Kingborough Council is continuing water testing at Blackmans Bay Beach, despite recent water results giving the all clear for swimming.
Mayor, Paula Wriedt said investigating the poor water quality at Blackmans Bay Beach is, and will continue to be, a priority for Council.
“Local Councils, the Derwent Estuary Program and the Environmental Protection Authority collect water samples from 35 sites throughout the Derwent Estuary each Tuesday during swimming season, from the start of December to the end of March,” Cr Wriedt said.
“This program is called the Beach Watch Program and it has been running for over 20 years.
“Following the high levels of bacteria (enterococci) detected at Blackmans Bay Beach as part of the Program, Council erected signs advising against swimming.
“On April 6, test results improved, and the no swim advisory signs were taken down.
“While the swimming season has finished and signs have now been removed , Council Officers continue to investigate recent poor water quality trends at the beach.
“The presence of this type of bacteria in water samples is an indicator of faecal contamination.

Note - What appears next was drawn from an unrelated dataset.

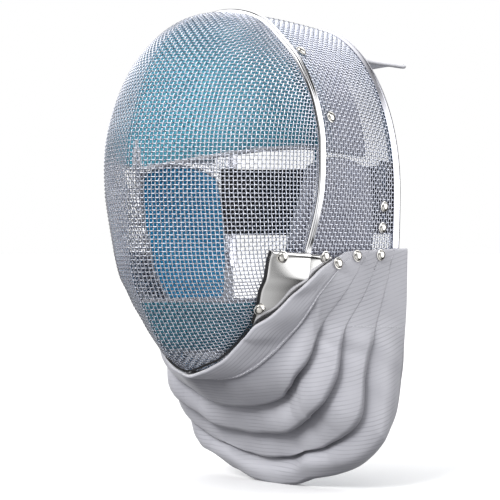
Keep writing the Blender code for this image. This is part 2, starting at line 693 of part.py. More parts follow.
def build_tongue():
    """Padded spring tongue: arched across, bent down behind the rim, with a round tip."""
    at = np.concatenate([np.linspace(0, 5, 13), 5 + np.sin(np.linspace(0, math.pi / 2, 6)[1:])])
    y, z = (cubic(np.arange(len(TONGUE_LINE)), TONGUE_LINE[:, k], at) for k in (0, 1))
    past = np.clip((y - y[-1] + TONGUE_TIP) / TONGUE_TIP, 0, 0.999)
    tip = np.sqrt(1 - past ** 2)
    around = np.linspace(0, 2 * math.pi, 13)[:-1]
    rows = []
    for k in range(len(at)):
        x = TONGUE_HALF_WIDTH * tip[k] * np.sign(np.cos(around)) * np.abs(np.cos(around)) ** 0.5
        thick = TONGUE_THICKNESS / 2 * max(tip[k], 0.35)
        arch = np.interp(y[k], [RIM_Y, 100], [TONGUE_RIM_ARCH, TONGUE_TIP_ARCH]) * (x / TONGUE_HALF_WIDTH) ** 2
        lift = thick * np.sign(np.sin(around)) * np.abs(np.sin(around)) ** 0.7
        rows.append(np.stack([x, y[k] + 0 * x, z[k] - arch + lift], -1))
    return grid_object("tongue", np.array(rows), tongue_cover, close=True)


def dome_mesh(name, finish):
    """Flattened dome standing on the plane, its flat underside down."""
    shape = bmesh.new()
    bmesh.ops.create_uvsphere(shape, u_segments=9, v_segments=6, radius=RIVET_RADIUS * MM)
    lower = [vert for vert in shape.verts if vert.co.z < -0.01 * MM]
    bmesh.ops.delete(shape, geom=lower, context="VERTS")
    bmesh.ops.holes_fill(shape, edges=[edge for edge in shape.edges if edge.is_boundary])
    bmesh.ops.scale(shape, vec=(1, 1, RIVET_HEIGHT / RIVET_RADIUS), verts=shape.verts)
    bmesh.ops.recalc_face_normals(shape, faces=shape.faces)
    mesh = bpy.data.meshes.new(name)
    shape.to_mesh(mesh)
    shape.free()
    mesh.shade_smooth()
    mesh.set_sharp_from_angle(angle=math.radians(50))
    mesh.materials.append(finish)
    return mesh


def build_rivets(carriers):
    """Each rivet stands on its carrier's outer face nearest to its place beside the wall, on both sides."""
    dome = dome_mesh("rivet", nickel)
    for name, carrier, y, height in RIVETS:
        beside = np.array([wall_x(y, height) + RIVET_STANDOFF, y, height])
        near, normal, face, distance = carriers[carrier].find_nearest(Vector(to_row(beside)))
        for side, word in ((1, "left"), (-1, "right")):
            piece = bpy.data.objects.new(f"{name}_{word}", dome)
            piece.location = (near + normal * RIVET_LIFT * MM) * Vector((side, 1, 1))
            facing = Vector((normal.x * side, normal.y, normal.z))
            piece.rotation_euler = facing.to_track_quat("Z", "Y").to_euler()
            mask.objects.link(piece)


for old in list(bpy.data.objects):
    bpy.data.objects.remove(old)

mask = bpy.data.collections.new("fencing_mask")
bpy.context.scene.collection.children.link(mask)

steel_mesh = material("steel_mesh", (0.62, 0.63, 0.66), 0.35, 0.9)
chrome = material("chrome", (0.80, 0.80, 0.82), 0.08, 1.0)
rim_steel = material("rim_steel", (0.66, 0.66, 0.72), 0.30, 0.9)
polished_steel = material("polished_steel", (0.72, 0.71, 0.70), 0.18, 1.0)
nickel = material("nickel", (0.74, 0.70, 0.64), 0.15, 1.0)
lame_cloth = material("lame_cloth", (0.50, 0.50, 0.54), 0.55, 0.3)
dark_binding = material("dark_binding", (0.02, 0.02, 0.02), 0.6, 0.0)
pad_lining = material("pad_lining", (0.05, 0.25, 0.42), 0.8, 0.0)
black_elastic = material("black_elastic", (0.015, 0.015, 0.017), 0.8, 0.0)
tongue_cover = material("tongue_cover", (0.72, 0.72, 0.74), 0.5, 0.0)


def main():
    build_seam_trim()
    build_face_mesh()
    side = build_side_mesh()
    build_rear_rim()
    plate = build_cheek_plate()
    bib = build_bib()
    build_jaw_seam()
    build_crown_pad()
    pad = build_side_pad()
    build_chin_pad()
    build_back_strap()
    build_tongue()
    build_rivets({"plate": tree_of(plate), "bib": tree_of(bib), "side": tree_of(side)})
    twin(plate, "cheek_plate_right")
    twin(pad, "side_pad_right")


main()
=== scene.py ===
"""Fencing mask, dressed: woven wire on bowl and side, chrome seam, steel plates, pleated bib and pads.

Sizes are in millimetres, heights from the level of the bib's top edge, the front towards -Y.
placed() turns them into the frame's metres.
"""
import math

import bmesh
import bpy
import numpy as np
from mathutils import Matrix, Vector


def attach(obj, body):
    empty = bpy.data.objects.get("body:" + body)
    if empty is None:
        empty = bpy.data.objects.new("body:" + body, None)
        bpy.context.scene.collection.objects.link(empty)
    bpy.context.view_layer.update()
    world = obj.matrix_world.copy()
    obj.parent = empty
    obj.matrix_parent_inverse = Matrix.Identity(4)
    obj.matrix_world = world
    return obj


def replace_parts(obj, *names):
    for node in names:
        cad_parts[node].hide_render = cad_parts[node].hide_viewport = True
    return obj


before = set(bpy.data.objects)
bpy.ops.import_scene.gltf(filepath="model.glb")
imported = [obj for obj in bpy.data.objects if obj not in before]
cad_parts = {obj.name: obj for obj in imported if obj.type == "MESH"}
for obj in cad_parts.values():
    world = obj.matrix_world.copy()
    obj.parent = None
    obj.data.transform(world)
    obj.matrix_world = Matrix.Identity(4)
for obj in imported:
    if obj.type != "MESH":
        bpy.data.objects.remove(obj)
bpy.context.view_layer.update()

MM = 0.001
HEAD_SEAT = 172.0
TINY = 1e-9
MIRROR = np.array([-1, 1, 1])
SIDES = (("left", 1), ("right", -1))

# Bowl from crown to chin, the seam behind it, the rear rim, and the height of the middle line of the head
CROWN = 188.0
CHIN = -96.0
SEAM_Y = -53.5
RIM_Y = 53.5
RIM_TOP = 184.0
RIM_HALF = 92.0
RIM_CENTRE = 48.5
RIM_DRAW_IN = 2.5
SIDE_FOOT = -14.0
SIDE_BULGE = 1.5
AXIS = 60.0

# Bowl sections: height, depth of the crease in front of the seam, half width, seam's Y, crease sharpness
BOWL = np.array([
    (188.0, 0.0, 0.0, -53.5, 0.25),
    (180.0, 38.0, 37.0, -53.5, 0.35),
    (162.0, 64.5, 59.3, -53.5, 0.50),
    (140.0, 82.0, 79.1, -53.5, 0.65),
    (107.0, 96.0, 94.7, -53.5, 0.75),
    (81.0, 103.0, 99.6, -53.5, 0.80),
    (64.0, 104.5, 99.8, -53.5, 0.80),
    (45.0, 104.5, 98.4, -53.5, 0.80),
    (30.0, 103.5, 95.2, -53.5, 0.80),
    (12.0, 102.5, 89.5, -53.5, 0.80),
    (0.0, 102.0, 85.5, -53.5, 0.85),
    (-20.0, 98.5, 82.5, -53.6, 1.5),
    (-32.0, 93.6, 76.0, -54.0, 2.6),
    (-43.0, 86.7, 71.0, -55.0, 3.4),
    (-53.0, 79.0, 62.0, -57.0, 4.0),
    (-62.0, 72.8, 55.0, -58.0, 4.0),
    (-73.0, 63.0, 44.5, -60.0, 4.0),
    (-81.0, 49.5, 37.0, -66.0, 4.0),
    (-87.5, 28.5, 27.0, -75.0, 4.0),
    (-93.0, 10.0, 14.0, -84.0, 4.0),
    (-96.0, 0.0, 0.0, -90.0, 4.0),
])[::-1]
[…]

“There are many ways that bacteria can end up in the beach water:
- Sewerage spills can be caused by:
- Failed/broken sewerage infrastructure,
- Blockages in pipes,
- Cross connections in people’s homes – sewerage connected to stormwater and visa versa,
- Animal faeces and other material being washed down the roads into the stormwater system after rainfall, and
- Large flocks of seagulls in the water.
“There have been a number of sewer spills recently that may have contributed to the poor water quality results.
“It’s also important to understand that we all have a responsibility for keeping our beaches bacteria free.
“One of the main ways people can help prevent blockages is by putting only the three P’s down the toilet – Poo, Pee and (toilet) Paper.
“Council’s Stormwater Investigations Officer has been on the ground across the catchment, testing outfalls, checking connections and following up reports of contamination to trace the possible bacteria sources.
“Council will also be working collaboratively with TasWater across the cooler months, sampling and actively investigating the Blackmans Bay catchment.
“Blackmans Bay water quality is an important priority for Council, and we do appreciate the community alerting us to issues that they see in their areas.”